Ian Goodfellow (original GAN author), Guest lecture on GANs for UC Berkeley CS295 (Oct 2016). 1 hour 27 minutes. NOTE: actually starts at 4:33. Watch at 1.25 speed.
- Remarks/Notes:
- This is on a fairly “high” level, which may be too much for some viewers; if hearing the words “probability distribution” over & over again makes you tune out, and e.g. if you don’t know what a Jacobian is, then you may not want to watch this.
- His “Taxonomy of Generative Models” is GREAT!
- The discriminator is just an ordinary classifier.
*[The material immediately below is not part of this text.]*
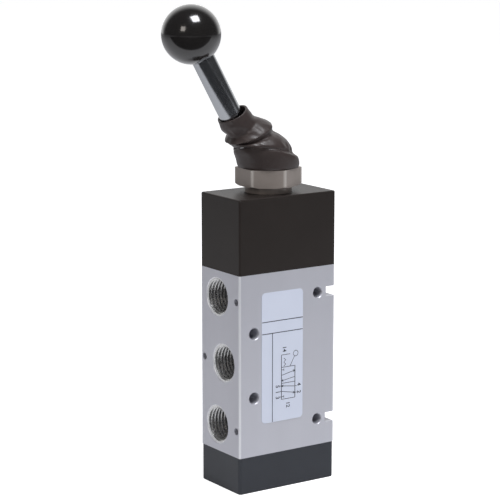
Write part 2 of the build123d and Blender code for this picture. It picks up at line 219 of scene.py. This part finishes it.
# Lengths here are in millimetres
materialSettings = {
    "anodisedAluminium": dict(
        metallic=0.4, dark=(0.50, 0.505, 0.55), light=(0.60, 0.605, 0.655),
        roughness=(0.36, 0.46), broadScale=60, fineScale=2600, stretch=(1, 1, 0.02),
        # The lighter colour here is a painted highlight along the body's corners and round its port rims
        bump=0.12, bumpDepth=0.02, edge=(0.80, 0.81, 0.84), edgeStart=31.25, edgeFull=31.6,
        edgeShape="corner", portHighlightReach=6.86, portHighlightFade=0.12),
    "cutThread": dict(
        metallic=0.82, dark=(0.60, 0.60, 0.60), light=(0.76, 0.76, 0.75),
        roughness=(0.2, 0.3), broadScale=300, fineScale=2600, bump=0.06, bumpDepth=0.01),
    "housingBlack": dict(
        specular=0.3, dark=(0.018, 0.014, 0.012), light=(0.025, 0.0195, 0.017),
        roughness=(0.36, 0.48), broadScale=70, fineScale=3500, bump=0.16, bumpDepth=0.015),
    "capGrey": dict(
        specular=0.45, dark=(0.021, 0.024, 0.031), light=(0.028, 0.032, 0.041),
        roughness=(0.38, 0.5), broadScale=80, fineScale=3000, bump=0.2, bumpDepth=0.02),
    "dullNickel": dict(
        metallic=0.35, dark=(0.27, 0.235, 0.21), light=(0.36, 0.315, 0.285),
        roughness=(0.30, 0.44), broadScale=120, fineScale=2500, bump=0.15, bumpDepth=0.015,
        # The lighter colour here is a painted highlight on the hex corners
        edge=(0.56, 0.52, 0.48), edgeStart=11.1, edgeFull=11.38, edgeShape="round"),
    "chromePlate": dict(
        metallic=1.0, dark=(0.39, 0.405, 0.425), light=(0.45, 0.465, 0.485),
        roughness=(0.16, 0.22), broadScale=60, fineScale=1800, bump=0.03, bumpDepth=0.01),
    "knobBlack": dict(
        specular=0.5, coat=0.85, coatRoughness=0.05, dark=(0.007, 0.0065, 0.006),
        light=(0.012, 0.0105, 0.01), roughness=(0.16, 0.22), broadScale=40, fineScale=1200,
        bump=0.02, bumpDepth=0.01),
    "bootRubber": dict(
        specular=0.5, dark=(0.033, 0.023, 0.021), light=(0.052, 0.039, 0.036),
        roughness=(0.34, 0.5), broadScale=160, fineScale=2600, bump=0.25, bumpDepth=0.05),
    "sealRubber": dict(
        specular=0.4, dark=(0.012, 0.012, 0.012), light=(0.02, 0.02, 0.02),
        roughness=(0.5, 0.6), broadScale=200, fineScale=3000, bump=0.1, bumpDepth=0.02),
    "machinedSteel": dict(
        metallic=1.0, dark=(0.42, 0.42, 0.42), light=(0.52, 0.52, 0.52),
        roughness=(0.25, 0.35), broadScale=120, fineScale=2400, bump=0.08, bumpDepth=0.01),
    "blackSteel": dict(
        metallic=0.6, dark=(0.03, 0.03, 0.03), light=(0.05, 0.05, 0.05),
        roughness=(0.35, 0.5), broadScale=200, fineScale=2400, bump=0.1, bumpDepth=0.01),
    "turnedBrass": dict(
        metallic=1.0, dark=(0.55, 0.42, 0.2), light=(0.66, 0.52, 0.27),
        roughness=(0.25, 0.35), broadScale=120, fineScale=2400, bump=0.08, bumpDepth=0.01),
    "labelFilm": dict(
        specular=0.5, coat=0.25, coatRoughness=0.2, dark=(0.62, 0.665, 0.78),
        light=(0.67, 0.715, 0.83), roughness=(0.34, 0.44), broadScale=90, fineScale=900,
        bump=0.05, bumpDepth=0.02),
    "labelInk": dict(
        specular=0.4, dark=(0.035, 0.038, 0.055), light=(0.055, 0.058, 0.08),
        roughness=(0.5, 0.6), broadScale=300, fineScale=2000, bump=0.02, bumpDepth=0.01),
}
finishes = {name: grainyMaterial(name, settings) for name, settings in materialSettings.items()}
print("materials made")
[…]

- So, the generator’s cost function can be just the negative of the discriminator’s cost function, (i.e. it tries to “mess up” the discriminator), however that can saturate (i.e. produce small gradients) so instead they try to “maximize the probability that the discriminator will make a mistake” (44:12).
- “KL divergence” is a measure of the ‘difference’ between two PD’s.
- “Logit” is the inverse of the sigmoid/logistical function. (logit<–>sigmoid :: tan<–>arctan)
- Jensen-Shannon divergence is a measure of the ‘similarity’ between two PD’s. Jensen-Shannon produces better results for GANs than KL/maximum likelihood.